<<<<

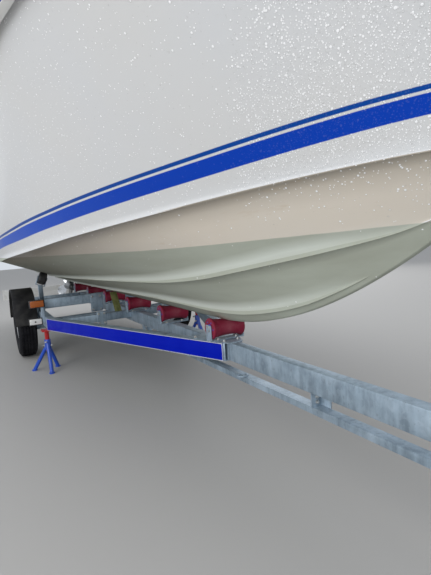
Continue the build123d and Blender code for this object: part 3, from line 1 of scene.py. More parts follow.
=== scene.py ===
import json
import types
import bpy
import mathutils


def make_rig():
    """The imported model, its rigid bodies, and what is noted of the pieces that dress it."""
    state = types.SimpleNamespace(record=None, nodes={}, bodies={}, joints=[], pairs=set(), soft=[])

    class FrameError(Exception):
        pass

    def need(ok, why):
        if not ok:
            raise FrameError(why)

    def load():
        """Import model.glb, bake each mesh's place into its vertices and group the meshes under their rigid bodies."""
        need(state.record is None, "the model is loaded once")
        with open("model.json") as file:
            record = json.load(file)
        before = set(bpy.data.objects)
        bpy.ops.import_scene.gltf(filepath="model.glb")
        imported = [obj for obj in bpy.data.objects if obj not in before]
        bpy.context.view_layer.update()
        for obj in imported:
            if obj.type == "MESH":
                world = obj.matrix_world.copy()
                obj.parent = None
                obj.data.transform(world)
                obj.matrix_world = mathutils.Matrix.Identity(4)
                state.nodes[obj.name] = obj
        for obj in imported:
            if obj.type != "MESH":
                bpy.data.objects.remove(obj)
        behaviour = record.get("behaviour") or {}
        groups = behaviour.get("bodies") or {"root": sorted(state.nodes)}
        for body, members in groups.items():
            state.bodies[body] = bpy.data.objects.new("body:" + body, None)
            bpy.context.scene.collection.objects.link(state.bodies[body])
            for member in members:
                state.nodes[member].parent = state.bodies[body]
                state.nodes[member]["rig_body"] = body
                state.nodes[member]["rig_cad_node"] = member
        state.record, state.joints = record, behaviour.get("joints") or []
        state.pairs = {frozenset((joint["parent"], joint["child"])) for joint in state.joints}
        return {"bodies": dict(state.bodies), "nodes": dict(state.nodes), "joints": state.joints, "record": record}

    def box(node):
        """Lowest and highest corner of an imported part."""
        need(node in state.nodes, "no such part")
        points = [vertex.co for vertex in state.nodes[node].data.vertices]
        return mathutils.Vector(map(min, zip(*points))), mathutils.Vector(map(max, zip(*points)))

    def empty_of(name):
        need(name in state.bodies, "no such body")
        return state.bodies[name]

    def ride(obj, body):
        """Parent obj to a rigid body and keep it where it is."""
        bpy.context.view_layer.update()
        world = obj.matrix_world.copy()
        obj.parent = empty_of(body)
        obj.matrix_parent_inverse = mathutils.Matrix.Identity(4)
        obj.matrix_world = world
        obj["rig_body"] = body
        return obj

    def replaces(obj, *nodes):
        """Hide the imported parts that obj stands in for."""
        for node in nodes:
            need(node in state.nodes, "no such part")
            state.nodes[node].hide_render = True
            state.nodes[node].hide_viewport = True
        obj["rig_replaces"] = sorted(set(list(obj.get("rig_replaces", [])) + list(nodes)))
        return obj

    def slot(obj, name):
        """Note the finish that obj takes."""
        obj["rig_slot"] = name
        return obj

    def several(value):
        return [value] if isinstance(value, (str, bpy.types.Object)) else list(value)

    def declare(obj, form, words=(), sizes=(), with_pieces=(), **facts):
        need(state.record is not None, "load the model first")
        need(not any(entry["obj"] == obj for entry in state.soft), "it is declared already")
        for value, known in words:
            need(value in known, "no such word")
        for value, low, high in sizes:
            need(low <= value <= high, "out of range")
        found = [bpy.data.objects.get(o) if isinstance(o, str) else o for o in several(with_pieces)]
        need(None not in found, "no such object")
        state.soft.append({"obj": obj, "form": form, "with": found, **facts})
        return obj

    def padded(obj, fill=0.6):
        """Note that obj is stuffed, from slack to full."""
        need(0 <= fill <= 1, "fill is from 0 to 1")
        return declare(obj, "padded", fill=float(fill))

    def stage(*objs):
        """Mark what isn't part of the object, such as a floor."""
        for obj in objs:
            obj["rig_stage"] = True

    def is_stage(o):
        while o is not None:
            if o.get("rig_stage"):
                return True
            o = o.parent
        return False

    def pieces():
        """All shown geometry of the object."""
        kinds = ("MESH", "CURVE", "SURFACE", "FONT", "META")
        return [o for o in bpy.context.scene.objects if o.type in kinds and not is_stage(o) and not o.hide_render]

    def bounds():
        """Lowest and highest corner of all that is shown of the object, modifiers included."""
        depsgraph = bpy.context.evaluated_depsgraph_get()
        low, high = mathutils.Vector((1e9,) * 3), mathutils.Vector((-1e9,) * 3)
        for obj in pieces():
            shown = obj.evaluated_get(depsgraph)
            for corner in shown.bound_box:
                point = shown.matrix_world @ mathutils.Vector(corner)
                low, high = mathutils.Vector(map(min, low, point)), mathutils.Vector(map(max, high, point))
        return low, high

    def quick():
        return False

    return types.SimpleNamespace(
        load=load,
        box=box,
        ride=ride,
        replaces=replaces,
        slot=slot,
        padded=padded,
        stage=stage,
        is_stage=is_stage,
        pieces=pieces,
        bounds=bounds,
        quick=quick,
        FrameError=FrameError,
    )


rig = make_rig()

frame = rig.load()
cad_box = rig.bounds()

import json
import math

import bpy
from mathutils import Matrix, Vector

# The photographer stood close off the starboard bow, a little above the chine, and looked aft along the hull.
# The lens is a phone's wide one. Its tilt and roll are worked into the three axes below.
EYE = Vector((3.119, -1.187, 1.029))
LOOK = Vector((-0.873, 0.476, -0.109)).normalized()
UPWARD = Vector((-0.062, 0.114, 0.992))
LENS = 27.05

right = LOOK.cross(UPWARD).normalized()
lens = bpy.data.cameras.new("photographer")
lens.lens = LENS
lens.sensor_width = 36
lens.clip_start = 0.02
camera = bpy.data.objects.new("photographer", lens)
bpy.context.scene.collection.objects.link(camera)
turn = Matrix((right, right.cross(LOOK), -LOOK)).transposed().to_4x4()
camera.matrix_world = Matrix.Translation(EYE) @ turn
bpy.context.scene.camera = camera

# A plain pale floor and a soft overcast studio: one large sheet of light over the boat and a weaker one on
# each side, so that the gelcoat shows a broad sheen as under a cloudy sky.
FLOOR_SIZE = 60
FLOOR_GREY = (0.37, 0.36, 0.345, 1)
SKY_GREY = (0.84, 0.89, 0.96, 1)
SKY_LIGHT = 0.8
LAMPS = [
    # place, size, watts
    ((2.0, -1.0, 7.5), 9.0, 330),
    ((5.0, -7.5, 3.2), 6.0, 420),
    ((-6.0, 6.0, 4.5), 6.0, 240),
]

bpy.ops.object.select_all(action="DESELECT")
bpy.ops.mesh.primitive_plane_add(size=FLOOR_SIZE)
floor = bpy.context.object
floor.name = "floor"
floor_paint = bpy.data.materials.new("floor_paint")
floor_paint.use_nodes = True
floor_paint.node_tree.nodes["Principled BSDF"].inputs["Base Color"].default_value = FLOOR_GREY
floor_paint.node_tree.nodes["Principled BSDF"].inputs["Roughness"].default_value = 0.8
floor.data.materials.append(floor_paint)
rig.stage(floor)

bpy.context.scene.view_settings.view_transform = "Standard"
world = bpy.data.worlds.new("overcast")
world.use_nodes = True
world.node_tree.nodes["Background"].inputs["Color"].default_value = SKY_GREY
world.node_tree.nodes["Background"].inputs["Strength"].default_value = SKY_LIGHT
bpy.context.scene.world = world
for place, size, watts in LAMPS:
    lamp = bpy.data.lights.new("softbox", "AREA")
    lamp.size, lamp.energy = size, watts
    holder = bpy.data.objects.new("softbox", lamp)
    holder.location = place
    holder.rotation_euler = (Vector((0, 0, 0.6)) - Vector(place)).to_track_quat("-Z", "Y").to_euler()
    bpy.context.scene.collection.objects.link(holder)


# The hull is one glass-fibre moulding with white gelcoat from the mould, two blue stripes taped and sprayed
# along the topsides, and old brushed grey-green bottom paint below a beige band.
class Wire:
    """A socket of a finish. Plain sums on it add Math nodes."""

    def __init__(self, finish, socket):
        self.finish, self.socket = finish, socket

    def sum(self, operation, *values):
        return self.finish.node("ShaderNodeMath", {"operation": operation}, dict(enumerate(values)))

    def __add__(self, other):
        return self.sum("ADD", self, other)

    def __sub__(self, other):
        return self.sum("SUBTRACT", self, other)

    def __rsub__(self, other):
        return self.sum("SUBTRACT", other, self)

    def __mul__(self, other):
        return self.sum("MULTIPLY", self, other)

    def __truediv__(self, other):
        return self.sum("DIVIDE", self, other)

    def __pow__(self, other):
        return self.sum("POWER", self, other)

    def __gt__(self, other):
        return self.sum("GREATER_THAN", self, other)

    def __lt__(self, other):
        return self.sum("LESS_THAN", self, other)

    def __abs__(self):
        return self.sum("ABSOLUTE", self)

    __radd__, __rmul__ = __add__, __mul__

    def least(self, other):
        return self.sum("MAXIMUM", self, other)

    def clipped(self):
        return self.sum("MINIMUM", self.sum("MAXIMUM", self, 0.0), 1.0)

    def ramp(self, low, high):
        """0 below low, 1 above high and an even rise between."""
        return ((self - low) / (high - low)).clipped()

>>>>

**Task:**
Begin with the first line of the listing and copy exactly through the line that contains "imported model, its", please, keeping both ends and leaving out everything after.

**Reply:**
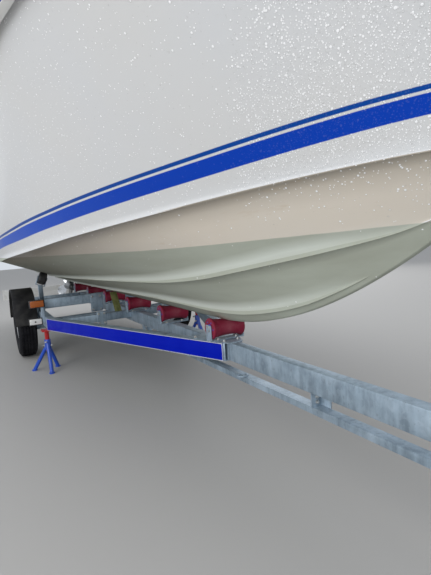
Continue the build123d and Blender code for this object: part 3, from line 1 of scene.py. More parts follow.
=== scene.py ===
import json
import types
import bpy
import mathutils


def make_rig():
    """The imported model, its rigid bodies, and what is noted of the pieces that dress it."""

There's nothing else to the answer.